Así como durante años se ha estudiado el cine argentino en la época de la Dictadura militar, en el último tiempo se ha abierto un nuevo campo de exploración con el simple cambio de orden de los términos. La última década ha presentado una cantidad inusitada de proyectos, tanto ficciones como documentales, que giran en torno al accionar del Proceso así como sus causas y consecuencias, con una mayoría que ha priorizado el mensaje y la memoria –la película como vehículo- por encima del resultado del ejercicio cinematográfico. Infancia Clandestina no tropieza en donde lo han hecho otros y, por eso, no sólo se trata de una de las propuestas nacionales más sólidas de este año, sino que es una de las mejores realizaciones que se han hecho sobre el tema, al menos de un tiempo a esta parte.
No es una cuestión de que se utilice a uno de los períodos más sangrientos de la historia argentina como un fondo ajeno en el cual desarrollar una historia o que el relato se vea marcado a fuego por el terror, sino que es el equilibrio entre ambos aspectos lo que da cuenta del principal logro de Benjamín Ávila. Aún con el precio a pagar por militar en Montoneros, con la posibilidad de encontrar la muerte en cualquier cita podrida, los hijos siguen siendo niños en edad escolar, y la amistad, el despertar sexual o el conflicto con los padres son temas capaces de afectar a cualquiera, vivan o no en la clandestinidad. El director, que ha tomado mucho de su propia experiencia, sabe que aún bajo condiciones que llevan a crecer de repente, todavía hay momentos para el amor, para los juegos, para cierta normalidad dentro de, por lo demás, una vida atípica.
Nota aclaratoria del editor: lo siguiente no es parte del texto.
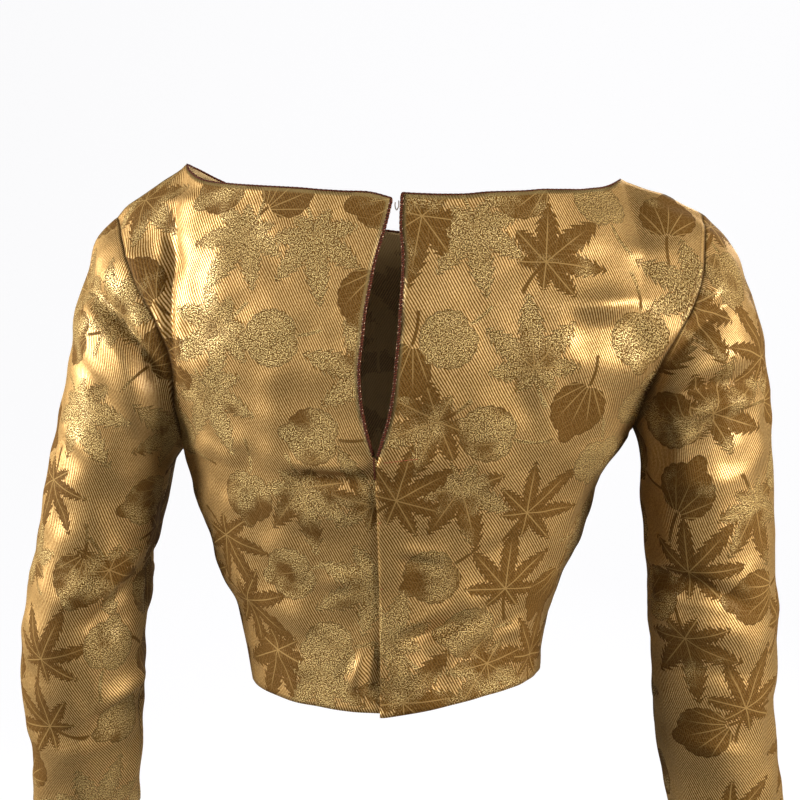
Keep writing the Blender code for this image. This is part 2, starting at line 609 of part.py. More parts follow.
def main():
    for old in list(bpy.data.objects):
        bpy.data.objects.remove(old, do_unlink=True)
    collection = bpy.data.collections.new("boat_neck_blouse")
    bpy.context.scene.collection.children.link(collection)
    brocade = cloth_material("gold_brocade", (0.38, 0.24, 0.085), 0.42, 0.25)
    cord = cloth_material("maroon_cord", (0.045, 0.008, 0.006), 0.7, 0.0)
    thread = cloth_material("pale_thread", (0.6, 0.45, 0.3), 0.6, 0.0)
    grids, normals = draped_grids()
    walls = {}
    for name, (grid, mirrored) in grids.items():
        outer = grid + seam_pull(name, grid, mirrored, normals[name])
        inner = outer - normals[name] * CLOTH
        walls[name] = (outer, inner, normals[name], mirrored)
        cloth_wall(name, outer, inner, mirrored, brocade, collection)
    neck_cords(walls, cord, collection)
    closing_loop(walls, thread, collection)


main()
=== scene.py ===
"""Looks of the boat neck blouse: leaf brocade, seams, darts, piped neck and slit, studio light.

Metres, +Z up. The wearer faces -Y, the back of the blouse faces +Y and the wearer's left is +X.
The cloth's form comes from the same tables as the solids, on finer grids and with finer folds.
"""
import bpy
import math
import numpy as np
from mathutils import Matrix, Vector


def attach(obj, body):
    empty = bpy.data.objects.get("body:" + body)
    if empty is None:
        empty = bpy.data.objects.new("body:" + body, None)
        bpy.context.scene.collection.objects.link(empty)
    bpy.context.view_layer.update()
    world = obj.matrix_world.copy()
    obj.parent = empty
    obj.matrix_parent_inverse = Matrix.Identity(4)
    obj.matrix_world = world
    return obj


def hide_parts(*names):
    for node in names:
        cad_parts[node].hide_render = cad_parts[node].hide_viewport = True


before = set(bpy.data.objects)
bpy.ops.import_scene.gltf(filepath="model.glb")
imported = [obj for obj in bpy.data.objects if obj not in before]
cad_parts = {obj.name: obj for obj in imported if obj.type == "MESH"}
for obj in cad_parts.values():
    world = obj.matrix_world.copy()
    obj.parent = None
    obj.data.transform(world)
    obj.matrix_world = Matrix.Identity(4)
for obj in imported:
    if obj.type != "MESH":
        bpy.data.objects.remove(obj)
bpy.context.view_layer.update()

# Camera at the photograph's angle
CAMERA_TARGET = (0.0, 0.0, -0.135)
CAMERA_AZIMUTH = 188      # degrees
CAMERA_ELEVATION = 10
CAMERA_DISTANCE = 1.25
CAMERA_LENS = 85.23       # mm on a 36 mm sensor


def linked(name, data):
    piece = bpy.data.objects.new(name, data)
    bpy.context.scene.collection.objects.link(piece)
    return piece


def aim(thing, place):
    """Put a camera or a light at a place, pointed at the blouse."""
    thing.location = place
    way = Vector(CAMERA_TARGET) - Vector(place)
    thing.rotation_euler = way.to_track_quat("-Z", "Y").to_euler()


def place_camera():
    azimuth = math.radians(CAMERA_AZIMUTH)
    elevation = math.radians(CAMERA_ELEVATION)
    away = Vector((math.sin(azimuth) * math.cos(elevation),
                   -math.cos(azimuth) * math.cos(elevation), math.sin(elevation)))
    data = bpy.data.cameras.new("camera")
    data.lens = CAMERA_LENS
    data.sensor_width = 36
    camera = linked("camera", data)
    aim(camera, Vector(CAMERA_TARGET) + away * CAMERA_DISTANCE)
    bpy.context.scene.camera = camera


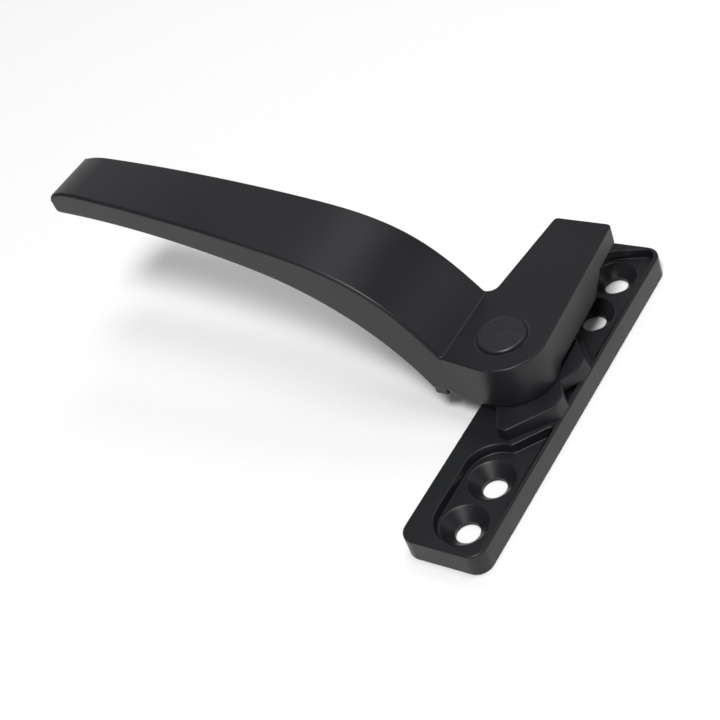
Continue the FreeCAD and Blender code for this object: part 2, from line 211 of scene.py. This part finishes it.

Para llevar adelante su película, el director hace un uso notable de todos los recursos a su disposición. Desde lo argumental, ya han dado cuenta las novelas de autores como Miguel Bonasso y Marcelo Larraquy –aún con los problemas de Fuimos Soldados- que, dentro de Montoneros, cualquier historia puede ser digna de ser contada. Ávila aborda la etapa de la contraofensiva desde el punto de vista de Juan (Teo Gutiérrez Moreno), con las operaciones en fuera de campo y con su avance hacia la madurez en el centro de la escena. Por otro lado el realizador emplea dibujos infantiles, animaciones o sueños como recursos para favorecer el funcionamiento del argumento. A esto se suman aquellos momentos en que la acción se suspende y ofrece imágenes de notable belleza, como una coreografía de gimnasia artística, en la que un lazo roza la colchoneta cual si fuera la piel del protagonista, o un campamento infantil que en más de un sentido la acerca a lo que de momento se conoce de Moonrise Kingdom de Wes Anderson. Junto a las actuaciones destacadas de la joven pareja protagonista, hay que mencionar al gran Tío Beto que compone Ernesto Alterio, el cual se impone al buen trabajo paterno de César Troncoso y a una Natalia Oreiro que, si bien por momentos sobreactúa, se lleva los premios en una emotiva escena junto a Cristina Benegas.
Mi reserva central hacia la película es respecto a su carga ideológica, más allá de que esté opacada por el crecimiento del protagonista. Ávila evidentemente no se anda con medias tintas y el único cuestionamiento en torno al período retratado corre por cuenta de un personaje de peso en la trama pero de poco tiempo en pantalla. Desde luego el compromiso es fundamental y siempre será mejor bienvenido que un acercamiento tibio, sin embargo se hace problemático que una de las etapas más cuestionadas del accionar montonero -no desde el lado de la fidelidad militante sino por los intereses de la cúpula- se acepte sin una mirada crítica. Poner en tela de juicio el enfoque de Ávila sería adentrarse en un terreno que no debería ser propio del análisis cinematográfico, no obstante, desde el título y la sinopsis, es la misma película la que abre la cancha para que la infancia clandestina que se propone, explore el costo que paga un hijo por nacer en un hogar guerrillero.